YOUR INSTRUCTIONS —
Locate and copy each line in the data that contains the word "FreeCAD".

[Start DATA SUPPLIED]

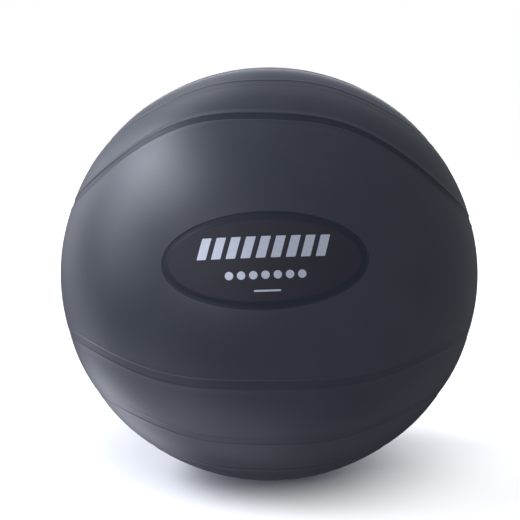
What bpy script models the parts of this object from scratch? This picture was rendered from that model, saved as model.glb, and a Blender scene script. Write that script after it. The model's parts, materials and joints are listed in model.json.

[End DATA SUPPLIED]
[Start DATA SUPPLIED]

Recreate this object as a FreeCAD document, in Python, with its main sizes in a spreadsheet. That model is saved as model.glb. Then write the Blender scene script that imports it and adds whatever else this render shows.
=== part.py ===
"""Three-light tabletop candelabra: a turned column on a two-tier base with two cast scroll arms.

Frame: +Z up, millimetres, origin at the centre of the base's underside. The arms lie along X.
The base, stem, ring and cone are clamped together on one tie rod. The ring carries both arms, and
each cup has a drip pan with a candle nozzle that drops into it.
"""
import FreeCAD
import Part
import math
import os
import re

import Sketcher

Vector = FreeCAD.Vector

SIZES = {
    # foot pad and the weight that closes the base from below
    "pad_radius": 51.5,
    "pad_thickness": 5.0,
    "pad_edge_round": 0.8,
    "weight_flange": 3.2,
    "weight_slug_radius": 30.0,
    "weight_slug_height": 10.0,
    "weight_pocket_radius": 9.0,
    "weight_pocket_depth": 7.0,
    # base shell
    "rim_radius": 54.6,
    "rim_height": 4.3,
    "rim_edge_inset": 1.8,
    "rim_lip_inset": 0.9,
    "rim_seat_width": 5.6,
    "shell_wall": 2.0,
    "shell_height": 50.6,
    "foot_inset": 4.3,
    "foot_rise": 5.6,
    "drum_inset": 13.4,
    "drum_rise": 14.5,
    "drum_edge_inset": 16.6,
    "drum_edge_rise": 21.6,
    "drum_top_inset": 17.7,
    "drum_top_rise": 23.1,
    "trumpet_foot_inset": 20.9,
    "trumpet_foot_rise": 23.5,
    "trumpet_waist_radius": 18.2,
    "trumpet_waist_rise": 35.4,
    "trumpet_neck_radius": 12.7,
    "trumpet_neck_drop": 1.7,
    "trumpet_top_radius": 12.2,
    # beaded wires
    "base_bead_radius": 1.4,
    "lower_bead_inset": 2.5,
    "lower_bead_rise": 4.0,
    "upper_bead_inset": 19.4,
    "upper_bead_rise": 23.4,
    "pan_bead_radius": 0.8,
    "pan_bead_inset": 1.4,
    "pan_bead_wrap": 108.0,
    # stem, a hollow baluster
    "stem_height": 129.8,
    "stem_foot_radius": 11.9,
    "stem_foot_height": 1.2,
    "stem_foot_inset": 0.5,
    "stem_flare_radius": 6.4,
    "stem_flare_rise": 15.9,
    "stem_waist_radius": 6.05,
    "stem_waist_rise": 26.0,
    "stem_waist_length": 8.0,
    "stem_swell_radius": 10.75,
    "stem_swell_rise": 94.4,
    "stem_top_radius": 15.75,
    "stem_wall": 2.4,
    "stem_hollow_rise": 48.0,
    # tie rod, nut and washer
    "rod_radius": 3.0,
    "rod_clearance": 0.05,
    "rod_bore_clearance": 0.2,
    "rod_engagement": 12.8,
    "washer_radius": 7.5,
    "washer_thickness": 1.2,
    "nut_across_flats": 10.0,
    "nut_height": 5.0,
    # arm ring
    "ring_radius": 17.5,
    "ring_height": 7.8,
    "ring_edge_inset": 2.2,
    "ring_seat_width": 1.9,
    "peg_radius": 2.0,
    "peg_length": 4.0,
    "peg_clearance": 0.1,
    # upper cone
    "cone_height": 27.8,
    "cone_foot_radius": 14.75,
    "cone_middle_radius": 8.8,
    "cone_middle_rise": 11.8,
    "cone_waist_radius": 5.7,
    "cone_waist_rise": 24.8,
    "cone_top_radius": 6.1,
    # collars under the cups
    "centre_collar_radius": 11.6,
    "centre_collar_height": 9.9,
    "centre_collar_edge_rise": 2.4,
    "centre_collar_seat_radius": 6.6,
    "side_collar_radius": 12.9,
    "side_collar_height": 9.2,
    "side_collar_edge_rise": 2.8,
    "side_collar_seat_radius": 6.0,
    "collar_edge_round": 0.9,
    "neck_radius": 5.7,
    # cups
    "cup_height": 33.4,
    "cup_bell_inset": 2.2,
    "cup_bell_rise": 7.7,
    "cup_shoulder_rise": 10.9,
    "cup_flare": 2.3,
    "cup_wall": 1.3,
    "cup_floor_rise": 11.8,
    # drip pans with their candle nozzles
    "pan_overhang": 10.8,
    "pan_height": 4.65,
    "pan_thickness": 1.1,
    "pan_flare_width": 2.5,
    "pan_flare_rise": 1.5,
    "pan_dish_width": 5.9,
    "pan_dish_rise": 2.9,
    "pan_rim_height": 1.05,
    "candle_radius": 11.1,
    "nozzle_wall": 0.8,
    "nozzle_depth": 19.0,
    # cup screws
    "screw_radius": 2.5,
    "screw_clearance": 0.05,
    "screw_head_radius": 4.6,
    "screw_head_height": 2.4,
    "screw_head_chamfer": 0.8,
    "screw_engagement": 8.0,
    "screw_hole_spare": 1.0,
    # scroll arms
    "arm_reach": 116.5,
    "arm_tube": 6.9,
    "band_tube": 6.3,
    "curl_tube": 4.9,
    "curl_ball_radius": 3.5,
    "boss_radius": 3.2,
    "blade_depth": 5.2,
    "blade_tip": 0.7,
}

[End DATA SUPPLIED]
[Start DATA SUPPLIED]

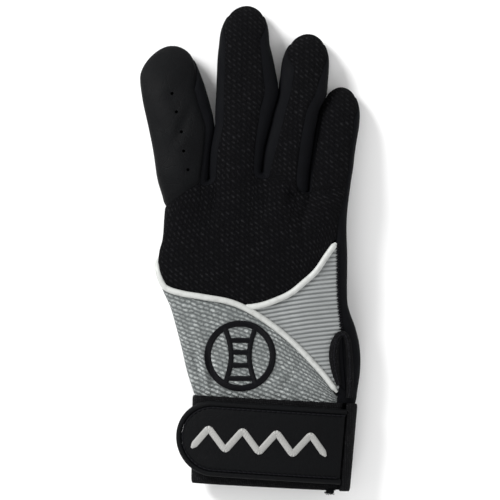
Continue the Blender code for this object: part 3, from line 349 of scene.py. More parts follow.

[End DATA SUPPLIED]

ANSWER IN FULL —
Recreate this object as a FreeCAD document, in Python, with its main sizes in a spreadsheet. That model is saved as model.glb. Then write the Blender scene script that imports it and adds whatever else this render shows.
import FreeCAD
Vector = FreeCAD.Vector